### [Goal]
Your task is to quote the material that follows, in full and exactly.

### [Dataset extract]
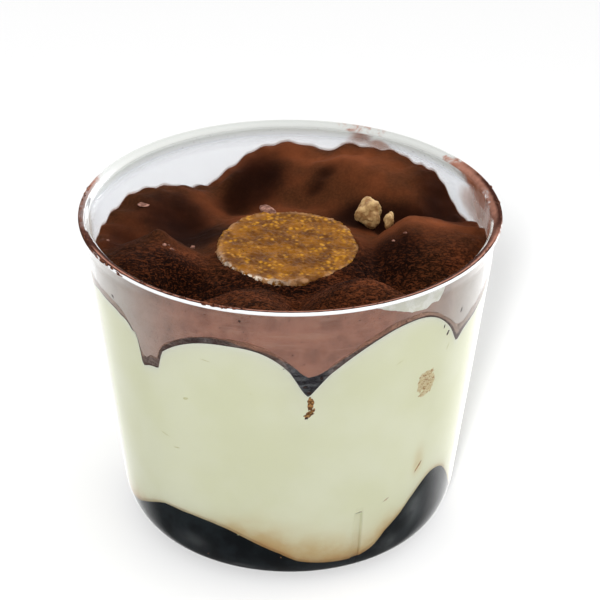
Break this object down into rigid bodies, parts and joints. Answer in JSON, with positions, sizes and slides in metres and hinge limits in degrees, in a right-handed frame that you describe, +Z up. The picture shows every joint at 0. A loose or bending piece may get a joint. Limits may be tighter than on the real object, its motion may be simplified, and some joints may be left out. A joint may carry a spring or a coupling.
{
  "type": "tiramisu in a clear cup",
  "caption": "Clear tapered dessert cup with a rounded lip, filled with a dark coffee-soaked layer and cream, dusted with cocoa and topped with a round biscuit and nut chips.",
  "frame": {"origin": "middle of the cup's underside, on the surface that it stands on", "axes": "+Z up along the cup's axis, -Y towards the front of the dessert, +X to its right"},
  "size_m": [0.09, 0.09, 0.0722],
  "materials": {
    "clear_plastic": "clear glossy plastic",
    "coffee_sponge": "wet dark coffee-soaked sponge",
    "cream": "smooth pale mascarpone cream",
    "cocoa": "dry cocoa powder",
    "biscuit": "golden grainy biscuit",
    "nut": "matt broken nut"
  },
  "bodies": {
    "root": {"cup": "clear_plastic", "coffee_layer": "coffee_sponge", "cream": "cream", "cocoa": "cocoa", "biscuit": "biscuit", "nut_large": "nut", "nut_small": "nut"}
  },
  "joints": []
}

### [Result]
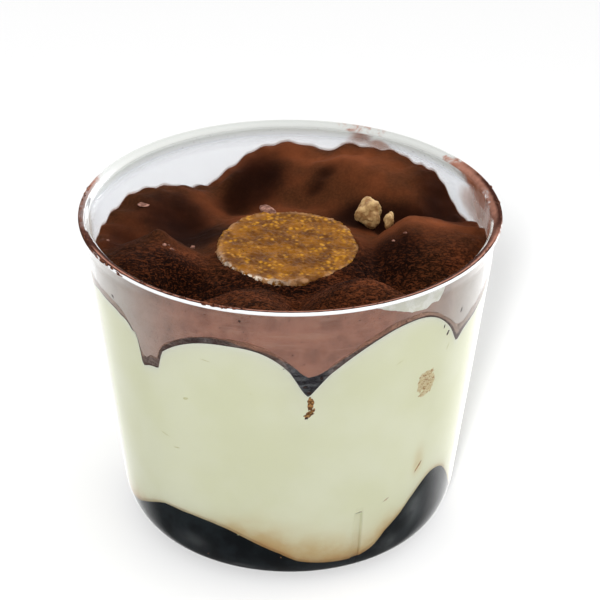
Break this object down into rigid bodies, parts and joints. Answer in JSON, with positions, sizes and slides in metres and hinge limits in degrees, in a right-handed frame that you describe, +Z up. The picture shows every joint at 0. A loose or bending piece may get a joint. Limits may be tighter than on the real object, its motion may be simplified, and some joints may be left out. A joint may carry a spring or a coupling.
{
  "type": "tiramisu in a clear cup",
  "caption": "Clear tapered dessert cup with a rounded lip, filled with a dark coffee-soaked layer and cream, dusted with cocoa and topped with a round biscuit and nut chips.",
  "frame": {"origin": "middle of the cup's underside, on the surface that it stands on", "axes": "+Z up along the cup's axis, -Y towards the front of the dessert, +X to its right"},
  "size_m": [0.09, 0.09, 0.0722],
  "materials": {
    "clear_plastic": "clear glossy plastic",
    "coffee_sponge": "wet dark coffee-soaked sponge",
    "cream": "smooth pale mascarpone cream",
    "cocoa": "dry cocoa powder",
    "biscuit": "golden grainy biscuit",
    "nut": "matt broken nut"
  },
  "bodies": {
    "root": {"cup": "clear_plastic", "coffee_layer": "coffee_sponge", "cream": "cream", "cocoa": "cocoa", "biscuit": "biscuit", "nut_large": "nut", "nut_small": "nut"}
  },
  "joints": []
}